We watched a number of extremely diverse films from the Frankfurt Film Studies archive as preparation for our contribution. In doing so, we concentrated on those main themes that ran through all of our studies. As examples we have chosen:


  • The social drama, which smuggled us into the everyday life of the maids, coquettes, and married women of the early twentieth century, and also allowed us to develop a sense of the former audience.

  • The Asta Nielsen films, through which we were able to experience her acting, expression, and physical presence. We see her as an independent actress, who through her acting and screen presence is capable of timeless portrayal.

  • The restoration of silent films and with that, a technical aspect of film. We will report on how we dealt with the material of film and its transitory nature as well as our practical experience in restoration work gathered through the Archimedia Programme and at the restoration laboratory L’Immagine Ritrovata in Bologna.

We have developed a sense for early cinema and a desire to watch silent films through our intensive work with and on films, which we would very much like to share. In addition to our great pleasure in watching, the films also carry further significance: they show something about the social position of women at the start of the last century, and additionally, offer us the possibility to discover the mainly female audience that saw these films and, last but not least, they also lead us back to ourselves and our experiences.

Our contribution will be rounded off with an evening film program.


Birgit Peter & Elisabeth Streit (Wien): Comic Strategies – Female Wit
Birgit Peter: The actress Gisela Werbezirk – female/Jewish/Austrian wit?

Based on the example of the Viennese actress, Gisela Werbezirk – a comic star of local Jewish farces and a protagonist in Austrian film productions – we will attempt to crystallize the specifics of female wit. Werbezirk promises to be quite interesting in this respect because she displays several essential aspects for the analysis of comedy/wit. In Austria, the portrayal of humor had previously been found in the realm of theater. Film, as a new entertainment media, picked up on this form of presentation, both in its persons, and also viewing conventions. The medium of film allowed images of women that seemed compromised when dealt with in the theater, variety shows, and cabarets, to appear as more authentic, and most importantly, made them available for a broader audience.

When we are dealing with humor, wit, and laughter it is necessary to consider local and historical conditions in order to understand the laughter of the past. Werbezirk can be placed in the tradition of the female/Jewish/Austrian comedienne, a tradition that we hope to “reconstruct” in this contribution.
Elisabeth Streit: “Naked Facts” – The presentation of the female body in early Austrian cinema. The

Saturn Company.

Concurrent with the start of the film industry in Austria, Johann Schwarzer founded the production company “Saturn.” At this point in time it was not yet possible to speak of a person-centered stardom, however, through production firms such as Saturn, the “terrain” was prepared by the themes that their productions negotiate. One such theme was the “man’s night out film” – consisting of the projection of naked female bodies.
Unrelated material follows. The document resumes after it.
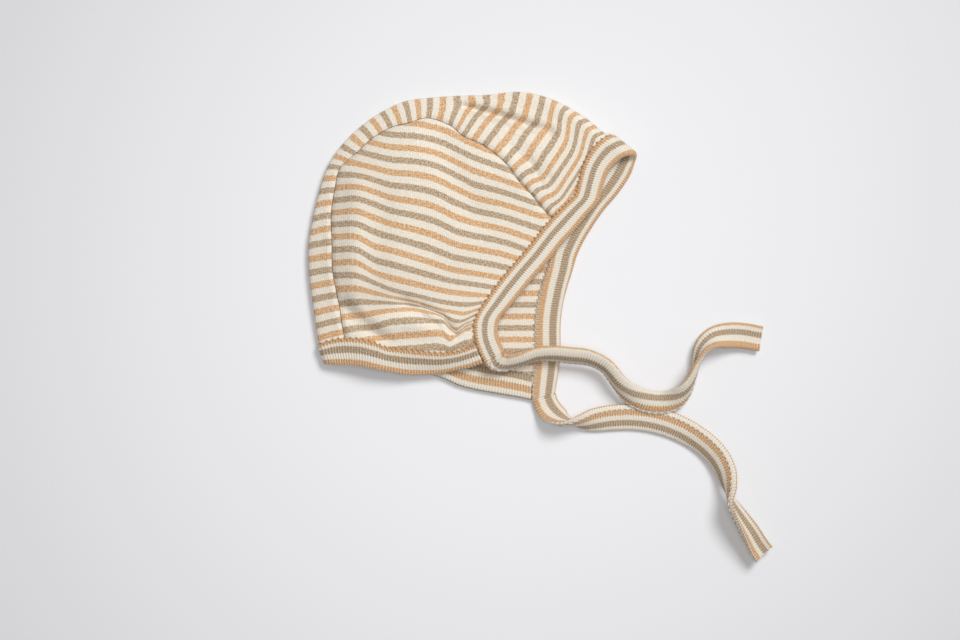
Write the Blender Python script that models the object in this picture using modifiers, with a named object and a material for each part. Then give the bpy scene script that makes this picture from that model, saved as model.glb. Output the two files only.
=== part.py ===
"""A newborn's bonnet in striped cotton jersey, lying on its side with its chin ties spread out.

A centre panel runs from the nape over the head to the brow and is folded lengthwise round the
outline. A side panel is sewn to each of its long edges. A folded rib band closes the neck edge, and
a second one binds the face edge and goes on at both chins as a tie. The right side lies on top.
Units are metres, +Z is up, and the surface that the bonnet lies on is z = 0.
"""

import math

import bmesh
import bpy
import numpy as np

# Overall size of the lying bonnet, without the ties
BONNET_DEPTH = 0.162
BONNET_HEIGHT = 0.154

# Cloth, seams and bands
CLOTH = 0.001
BAND_CLOTH = 0.001
SEAM_GAP = 0.0003
BAND_WIDTH = 0.013
NECK_BAND_WIDTH = 0.013
TIE_THICKNESS = 0.0026
TIE_EDGE_ROUND = 0.0007
TUCK = 0.3

# Height of the upper layer at its bands and over the head, the lengthwise fold, and how far the
# cloth takes to rise, to settle on the floor and to crease
EDGE_LOFT = 0.0105
CROWN_LOFT = 0.018
FOLD_DEPTH = 0.0045
LOFT_REACH = 0.045
FLOOR_REACH = 0.024
CREASE_REACH = 0.012

# Sizes that follow from the ones above
SLOT = CLOTH + 2 * SEAM_GAP
BAND_CORE = (SLOT + BAND_CLOTH) / 2
BAND_HALF = SLOT / 2 + BAND_CLOTH
FOLD_MIDDLE = (EDGE_LOFT + BAND_HALF) / 2

# The plan is drawn in squares: this many over the depth and over the height, and the middle's place
SQUARES_DEEP = 32.4
SQUARES_TALL = 30.8
MIDDLE_ACROSS = 16.155
MIDDLE_UP = 15.68
SQUARE_X = BONNET_DEPTH / SQUARES_DEEP
SQUARE_Y = BONNET_HEIGHT / SQUARES_TALL

# Faceting
FOLD_STEPS = 4
SEAM_STEPS = 3
PANEL_CELLS = 16
BAND_STEP = 0.0065
FLANGE_STEPS = 3
EDGE_STEPS = 4
TIE_CELLS = 3
TIE_STEP = 0.0032
CURVE_POINTS = 240
MERGE = 1e-6

ORANGE = (0.62, 0.34, 0.15, 1.0)
TAUPE = (0.42, 0.35, 0.25, 1.0)
CREAM = (0.80, 0.75, 0.66, 1.0)
COTTON_ROUGHNESS = 0.9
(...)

Although the presentation possibilities for each nude model were limited, the models cleverly varied them in amusing and effective ways. It was perhaps these nameless, amateur comics who paved the way for professional comediennes.

19.00 Österreichisches Filmmuseum

Workshop I (in English if required)

Karola Gramann (Frankfurt): "First you take...". Aspects of programming: Practice and Theory

If you spread out the ingredients of a curry mixture, the art of film programming becomes apparent – like a curry, a program is also more than the sum of its parts, and like the mixture of spices, it depends just as much on the individual ingredients as their dosage. The culinary comparison likewise reveals that a program, far from being composed with the mind alone, relies mainly on the senses.

Film exists at the moment it is perceived and this perception is an activity carried out not only by our eyes, but if possible, enlists our entire sensorial being. Similar to an individual film, a program must bear in mind disparateness and coherence, tension and flow. The work on a program, moreover, does not follow from a set calculation, but from the experience of many films, the memory and imagination of the intended film projection – an anticipated taste. Thus, although the workshop will introduce concepts, it will mainly communicate experiences and allow them to be made. I will work with short films from the early cinema to the present and will show examples from my current work, ...und wenn Du eine Rose siehst.